Interestingly when the government sued Westinghouse for overpricing and bribery it was ultimately rejected by an American court. You’d think that having rejected any solution to BNPP, the Aquino government would have tried to compensate and found alternative energy sources. But it didn’t so. We were inflicted with blackouts lasting for hours in the 1980s and early 1990s from the lack of new power plants. Moreover, old power plants were so badly maintained that even then people were willing to reconsider nuclear energy. The consensus has been reached that the Philippines cannot be an industrialized country without nuclear energy.

But much work needs to be done especially on public perception of nuclear energy. As argued by proponents nuclear energy is a cheap and to a certain extent renewable source of energy. It will decrease the country’s dependence on imported oil.

Toshiba which has bought Westinghouse is looking into how the situation can be saved.

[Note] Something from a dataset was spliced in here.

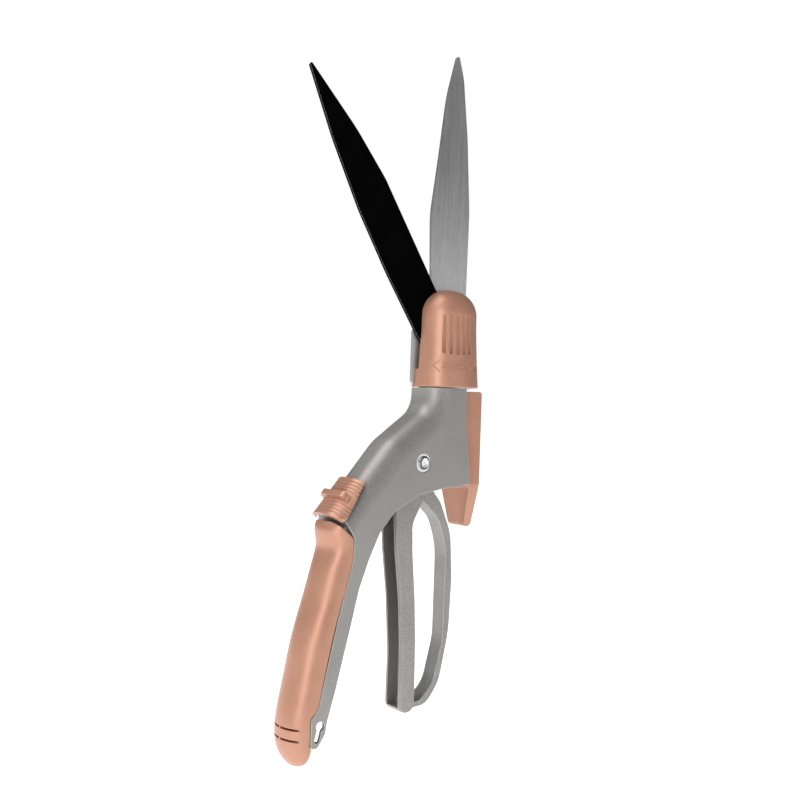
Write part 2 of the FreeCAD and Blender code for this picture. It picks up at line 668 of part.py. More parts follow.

But there is a serious obstacle. We will have to wait for Charter change to remove Cory’s nuclear ban. For the moment we just have to keep an open mind and be ready to accept we may need nuclear power soon. The Iran crisis has underlined that need. And to think that Iran has all the oil. It argues that it has the right under Article 4 of the Non Proliferation Treaty which says all members are entitled to access nuclear technology for peaceful purposes and that the International Atomic Energy Agency (IAEA) is bound to see to it that this is materialized. Like Iran we should think of the future for the sake of the coming generations. Oil-rich Malaysia and Indonesia are doing the same. Taiwan and South Korea are said to be building or have built new nuclear plants. We should be, too.